The larger Western Addition, traditionally one of the city's most diverse neighborhoods, struggles with poverty and gang violence. And yet the same neighborhood includes Alamo Square and its famed Painted Ladies, one of the most photographed spots in town.
Pacific Heights and Japantown are something of an odd couple: privileged, old-school San Francisco and the workaday commercial center of Japanese American life in the city, stacked virtually on top of each other. The sprawling, extravagant mansions of Pacific Heights gradually give way to the more modest Victorians and unassuming housing tracts of Japantown. The most interesting spots in Japantown huddle in the Japan Center, the neighborhood's two-block centerpiece, and along Post Street. You can find plenty of authentic Japanese treats in the shops and restaurants.
Pacific Heights defines San Francisco's most expensive and dramatic real estate. Grand Victorians line the streets, mansions and town houses are priced in the millions, and there are magnificent views from almost any point in the neighborhood. Old money and new, personalities in the limelight and those who prefer absolute media anonymity live here, and few outsiders see anything other than the pleasing facades of Queen Anne charmers, English Tudor imports, and baroque bastions. Nancy Pelosi and Dianne Feinstein, Larry Ellison, and Gordon Getty all own impressive homes here, but not even pockets as deep as those can buy a large garden—space in the city is simply at too much of a premium. The boutiques and restaurants along Fillmore Street, which range from glam to funky, have become a draw for the whole city.

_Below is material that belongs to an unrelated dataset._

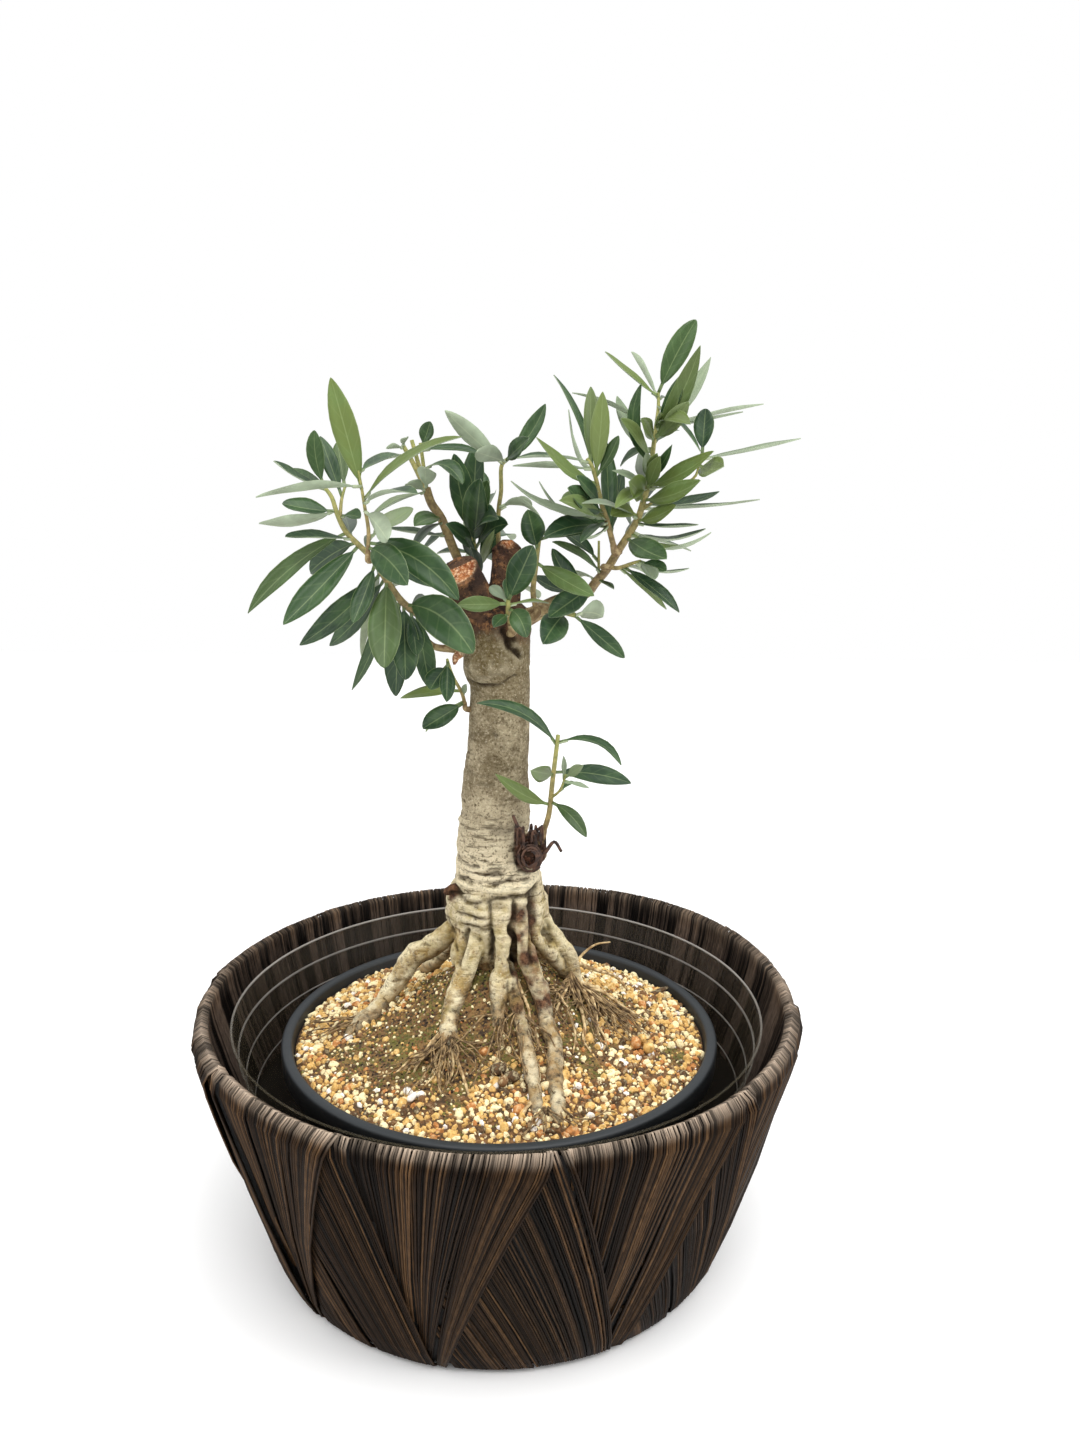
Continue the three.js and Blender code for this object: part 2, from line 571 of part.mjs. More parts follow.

Though still the spiritual center of San Francisco's Japanese American community, Japantown feels somewhat adrift. The Japan Center mall, for instance, comes across as rather sterile, and whereas Chinatown is densely populated and still largely Chinese, Japantown struggles to retain its unique character.
Also called Nihonmachi, Japantown is centered on the southern slope of Pacific Heights, north of Geary Boulevard between Fillmore and Laguna streets. The Japanese community in San Francisco started around 1860; after the 1906 earthquake and fire many of these newcomers settled in the Western Addition. By the 1930s they had opened shops, markets, meeting halls, and restaurants and established Shinto and Buddhist temples. But during World War II the area was virtually gutted, when many of its residents, including second- and third-generation Americans, were forced into so-called relocation camps. During the 1960s and 1970s redevelopment further eroded the neighborhood, and most Japanese Americans now live elsewhere in the city.
Still, when several key properties in the neighborhood were sold in 2007, a group rallied to "save Japantown," and some new blood finally infused the area with energy: Robert Redford's Sundance corporation revived the Kabuki Theatre; the local, hip hotel group Joie de Vivre took over the Hotel Kabuki; and the new J-Pop Center, New People, has brought Japanese pop culture and a long-missing youthful vibe. Japantown is a relatively safe area, but the Western Addition, south of Geary Boulevard, can be dangerous even during the daytime. Also avoid going too far west of Fillmore Street on either side of Geary.